First, offering a meaningful ATF conveys to the target the acquirer’s confidence in the ability of the transaction to overcome antitrust concerns. Since certainty of closing is obviously critical to target companies, particularly public ones, boards may take some comfort from the confidence that an ATF conveys where antitrust approval is a serious concern.
Second, a meaningful ATF may deter interlopers who might be considering trying to top the transaction. One argument that interlopers often make is that their proposed transaction is more likely to close than the original deal. Agreeing to an ATF can be seen as conveying a high degree of confidence on the part of the acquirer that antitrust issues will not stand in the way of a closing.
Efforts Covenants: The Other Key Piece of the Puzzle
ATFs need also to be considered in the context of the acquirer’s covenants regarding obtaining antitrust approval. Antitrust covenants come in two basic flavors. The first is a “hell or high water” covenant in which the acquirer essentially agrees to take any and all actions necessary to obtain antitrust clearances. Such actions (“Remedial Actions”) could include having to sell or hold separate businesses or assets, or to agree to post-closing business conduct covenants (so-called “behavioral remedies”). The second is a limited efforts covenant, usually formulated as “reasonable best efforts” or, less commonly, “best efforts.”
Either of these covenant flavors can be, and often are, softened by further agreements that limit the lengths to which the acquirer must go to satisfy its obligations. These limits can include (i) having no obligation at all to agree to Remedial Actions, (ii) having no obligation to agree to Remedial Actions if they would have a material adverse impact on the acquirer and/or the target, or (iii) having no obligation to agree to Remedial Actions that would result in more than a specified dollar amount of revenue or earnings having to be divested.
The Recent Relationship Between ATFs and Efforts Covenants
The 20 most recent transactions with a purchase price of over $1 billion and which included an ATF show the following:
Five of the 20 had “strong” antitrust covenants, i.e., hell or high water, best efforts or reasonable best efforts, in each case without any limitation on the obligation. The other 15 all had “limited” covenant obligations, i.e., the acquirer is not required to agree to Remedial Actions that exceed a specified revenue amount or that would have a material adverse effect on the target, the acquirer, or both.
Of the five transactions with “strong” covenants, three had ATF amounts at or about the amount of the target’s break-up fee and two had ATF amounts significantly above the amount of the target’s break-up fee. Of the 15 transactions with “limited” covenants, seven had ATF amounts at or about the amount of the target’s break-up fee and eight had ATF amounts significantly above the amount of the target’s break-up fee.

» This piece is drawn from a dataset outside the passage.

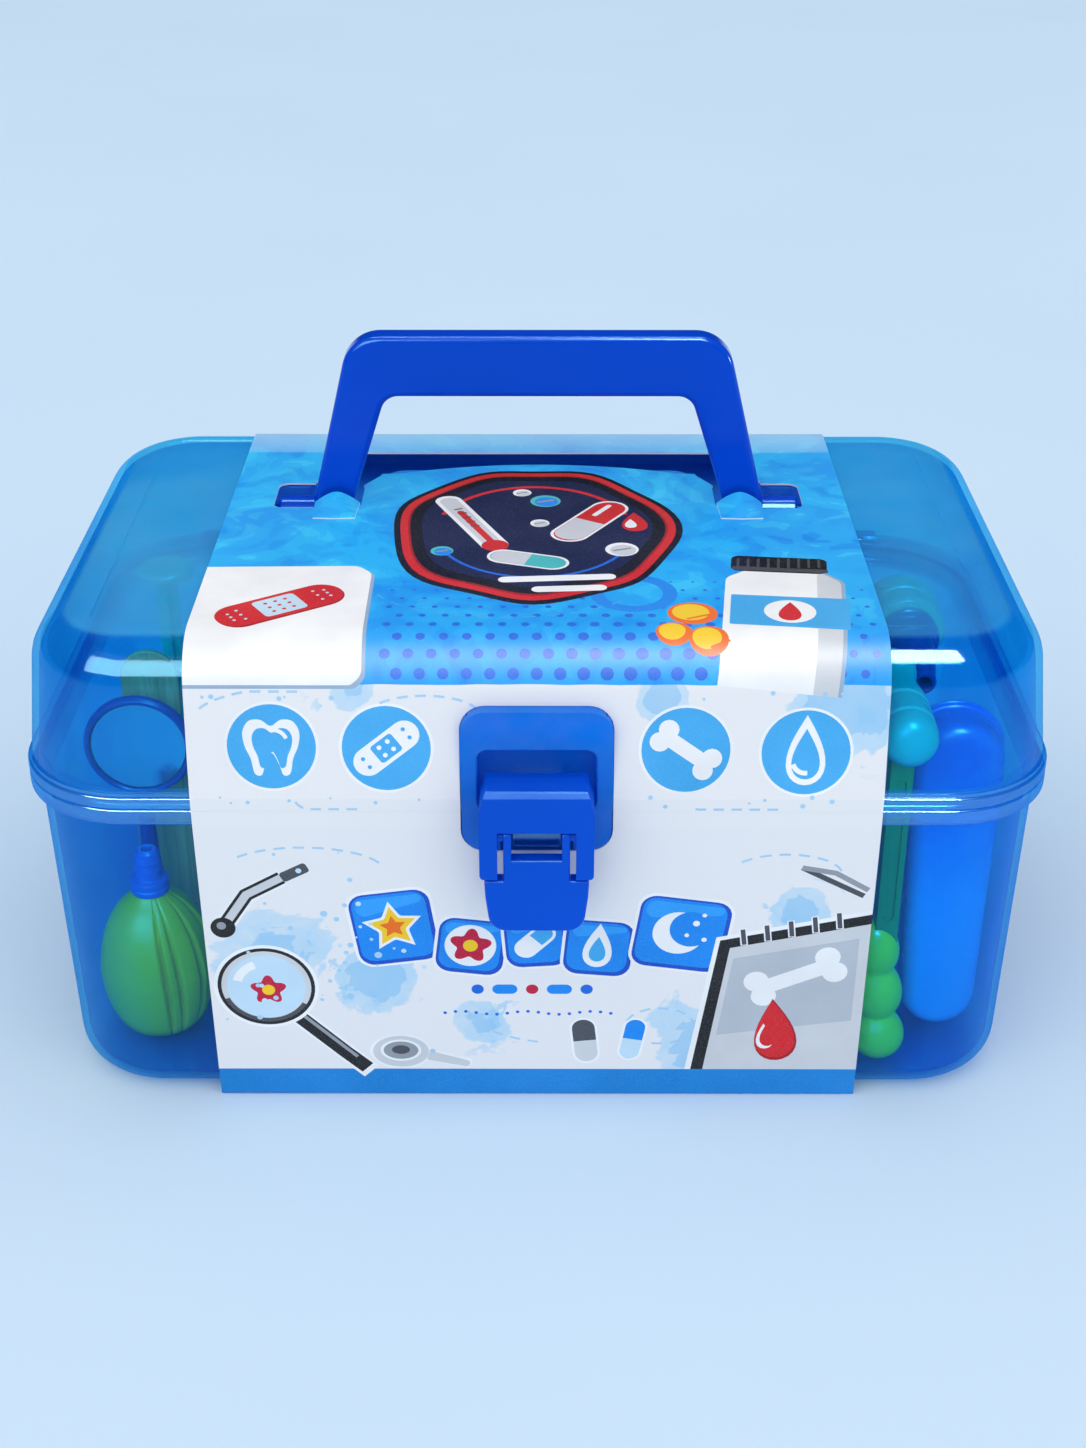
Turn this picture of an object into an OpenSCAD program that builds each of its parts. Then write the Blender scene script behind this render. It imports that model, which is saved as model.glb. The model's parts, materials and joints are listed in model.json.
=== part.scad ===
// Toy doctor case: translucent tub and hinged lid, fold-down handle,
// two-piece snap latch, printed card sleeve, and the toys held inside.
// Millimetres. +X right, +Y back, +Z up. Origin: centre of the resting face.

/* [Case] */
// Width over the rim
rim_w = 260; // [240:1:280]
// Depth over the rim
rim_d = 161.3; // [150:0.1:175]
// Height of the parting line between tub and lid
part_z = 91.5; // [85:0.5:98]
// Height of the lid's flat top
top_z = 133.3; // [130:0.1:138]
// Wall thickness of tub and lid
wall = 1.8; // [1.4:0.1:2.4]
// Radius of the rim's corners seen from above
rim_r = 28.7; // [26:0.1:32]
// Radius between the lid's walls and its top
lid_edge_r = 13; // [10:0.5:14]
// Radius between the tub's walls and its floor
tub_edge_r = 9; // [7:0.5:10]
// Draft of the lid's walls, as a slope
lid_draft = 0.116; // [0.08:0.001:0.13]
// Draft of the tub's walls, as a slope
tub_draft = 0.0215; // [0.01:0.0005:0.03]
// How far the tub's wall stands in from its rim
tub_inset = 2.7; // [2:0.1:3]

/* [Hinges] */
// Distance of each hinge's middle from the centre
hinge_x = 97; // [95:0.5:99]
// Radius of the hinge knuckles
knuckle_r = 3.4; // [3:0.1:3.5]
// Radius of the hinge pins
pin_r = 1.5; // [1.2:0.1:1.8]
// Radial running clearance of every pin
run_gap = 0.07; // [0.04:0.01:0.1]

/* [Handle] */
// Height of the grip's upper face
grip_top_z = 180.5; // [178:0.5:184]
// Height of the grip's lower face
grip_low_z = 163.7; // [161:0.1:165]
// Thickness from front to back
handle_t = 8; // [7:0.5:9]
// Pivot axis, distance behind the centre
pivot_y = 18; // [17:0.5:19]
// Pivot axis, height
pivot_z = 129.3; // [129:0.1:129.8]
// Radius of the round ears at the pivots
ear_r = 4.3; // [4:0.1:4.5]

/* [Card sleeve] */
// Width of the sleeve across the case
sleeve_w = 169.2; // [160:0.1:170]
// Thickness of the card
card_t = 0.5; // [0.4:0.05:0.6]
// Width of the latch cut-out
cut_w = 37.4; // [36:0.1:39]

/* [Latch] */
// Width of the hood
hood_w = 27.8; // [26:0.1:28]
// Front face of the hood, in front of the centre
hood_y = 92; // [91:0.5:93]
// Width of the lever's lower part
lever_w = 25.7; // [24:0.1:26]

/* [Hidden] */
$fn = 48;
hx = rim_w / 2;
hy = rim_d / 2;
ct = card_t;
gap = 0.1;               // half the gap at the parting line
hinge_y = hy + 3.85;     // hinge axis
hinge_z = part_z;
hood_py = -83.5;         // hood's pivot
hood_pz = 97.5;
lev_py = -89.8;          // lever's pivot
lev_pz = 89.8;
floor_z = ct + wall;     // inside of the tub's floor

// ---------- helpers ----------
function ring_pts(a, b, r, n) = [for (q = [0:3]) for (i = [0:n])
    let (t = q * 90 + i * 90 / n, sx = (q == 0 || q == 3) ? 1 : -1, sy = q < 2 ? 1 : -1)
    [sx * (a - r) + r * cos(t), sy * (b - r) + r * sin(t)]];

// rounded box through rings of [height, half width, half depth, corner radius]
module loft(rings, n = 8) {
    m = 4 * (n + 1);
    k = len(rings);
    pts = [for (g = rings) for (p = ring_pts(g[1], g[2], g[3], n)) [p[0], p[1], g[0]]];
    side = [for (j = [0:k - 2]) for (i = [0:m - 1])
        let (i2 = (i + 1) % m) [j * m + i, (j + 1) * m + i, (j + 1) * m + i2, j * m + i2]];
    low = [[for (i = [0:m - 1]) i]];
    high = [[for (i = [0:m - 1]) (k - 1) * m + m - 1 - i]];
    polyhedron(points = pts, faces = concat(low, side, high), convexity = 6);
}

// rounded square in the plane, centred, from squares and circles
module rounded(w, h, r) {
    square([w - 2 * r, h], center = true);
    square([w, h - 2 * r], center = true);
    for (sx = [-1, 1]) for (sy = [-1, 1])
        translate([sx * (w / 2 - r), sy * (h / 2 - r)]) circle(r);
}

// extrude along X between two stations; the child is drawn as (Y, Z)
module along_x(x0, x1) {
    translate([x0, 0, 0]) rotate([90, 0, 90]) linear_extrude(x1 - x0) children();
}

// extrude along Y between two stations; the child is drawn as (X, Z)
module along_y(y0, y1) {
    translate([0, y1, 0]) rotate([90, 0, 0]) linear_extrude(y1 - y0) children();
}

module rod_x(x0, x1, y, z, r) {
    translate([x0, y, z]) rotate([0, 90, 0]) cylinder(h = x1 - x0, r = r);
}

module box(x0, x1, y0, y1, z0, z1) {
    translate([x0, y0, z0]) cube([x1 - x0, y1 - y0, z1 - z0]);
}

// ---------- tub ----------
function tub_h(h, z) = h - tub_inset - tub_draft * (part_z - 4.7 - z);
function tub_ring(z, d) = [z, tub_h(hx, z) - d, tub_h(hy, z) - d, rim_r - tub_inset - d];
function tub_rings(t, top) = concat(
    [for (a = [0:18:90]) tub_ring(ct + t + (tub_edge_r - t) * (1 - cos(a)),
                                  t + (tub_edge_r - t) * (1 - sin(a)))],
    [tub_ring(top, t)]);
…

And so we see that the relationship between the size of ATFs and the scope of an acquirer’s antitrust covenant has recently been all over the board. About half the deals with “strong” antitrust covenants had large ATFs, while the other half had small ATFs. And about half the deals with “limited” antitrust covenants had large ATFs while the other half had small ATFs. Rationality is clearly not driving the complexion of these provisions.
A Proposed Framework for Negotiating ATFs and Efforts Covenants
From a Target’s Point of View
In considering how to structure an ATF and an efforts covenant in an antitrust-sensitive transaction, targets may want to focus on:
- Decoupling the size of the ATF from the scope of the efforts covenant. A target’s focus will be on limiting closing risk. The scope of the efforts that the acquirer will be willing to undertake to satisfy the antitrust regulators should therefore have much greater significance to a target than the existence or size of an ATF. Acquirers have demonstrated their willingness to risk (and sometimes to pay) big ATFs. As the above summary of recent transactions shows, however, acquirers are much more hesitant to agree to broad efforts covenants. Targets should therefore not be distracted by ATF negotiations.
- Decoupling the size of any ATF from the size of the break-up fee. As noted above, ATFs and break-up fees serve different functions and only break-up fees are constrained in size by law. More importantly, however, while the use of “crown jewel” assets as break-up fees has generally disappeared from practice, targets might want to seek an ATF that consists of more than just cash (as in the AT&T/T-Mobile transaction). In the event a transaction fails, cash is cool but baubles are better. Assets received as, or as a part of, an ATF may allow (and at least may give the market the perception of allowing) a target to emerge from a failed deal in a strategically better position than when it entered into the deal.
- Using two-tier ATFs to exert additional pressure. Two-tier break-up fees have been around for a while and are often used to provide for a lower break-up fee during a “go shop” period so as to potentially increase the attractiveness of the target during the period. ATFs could be structured in a similar manner—increasing amounts the more time that passes without receipt of antitrust approval. The typical long runway of regulatory review would obviously have to be factored in when deciding when the ATF would increase in amount, but an increasing fee may put additional pressure on acquirers to resolve issues with the regulators.
From an Acquirer’s Point of View
In considering ATFs and efforts covenants, acquirers may want to focus on:
- Decoupling the size of the ATF from the scope of the efforts covenant. From an acquirer’s point of view, an ATF is “just” money (assuming there are no other baubles included) and amounts paid as an ATF are likely tax deductible to the acquirer, thereby further reducing the apparent pain. The demands of regulators, however, may have the effect of fundamentally changing the nature of the acquirer’s business or the benefits the acquirer was expecting to obtain from the target business. Therefore, acquirers should generally be willing to trade big ATFs for meaningful covenant limitations.
- Using specificity of obligations as opposed to an ATF. In many antitrust sensitive transactions, the likely scope of the remedies that regulators will require is apparent to the parties at the outset. Rather than negotiate fees for failure, and rather than limit covenants in vague ways that rely on concepts of materiality, acquirers may be better off deciding what they will risk, and specifying such in the merger agreement. Practitioners sometimes worry that this approach may provide blind mice regulators with a “roadmap.” But this should not be a real concern given the sophistication of antitrust regulators, and should be far outweighed by the potential benefits of the specificity approach.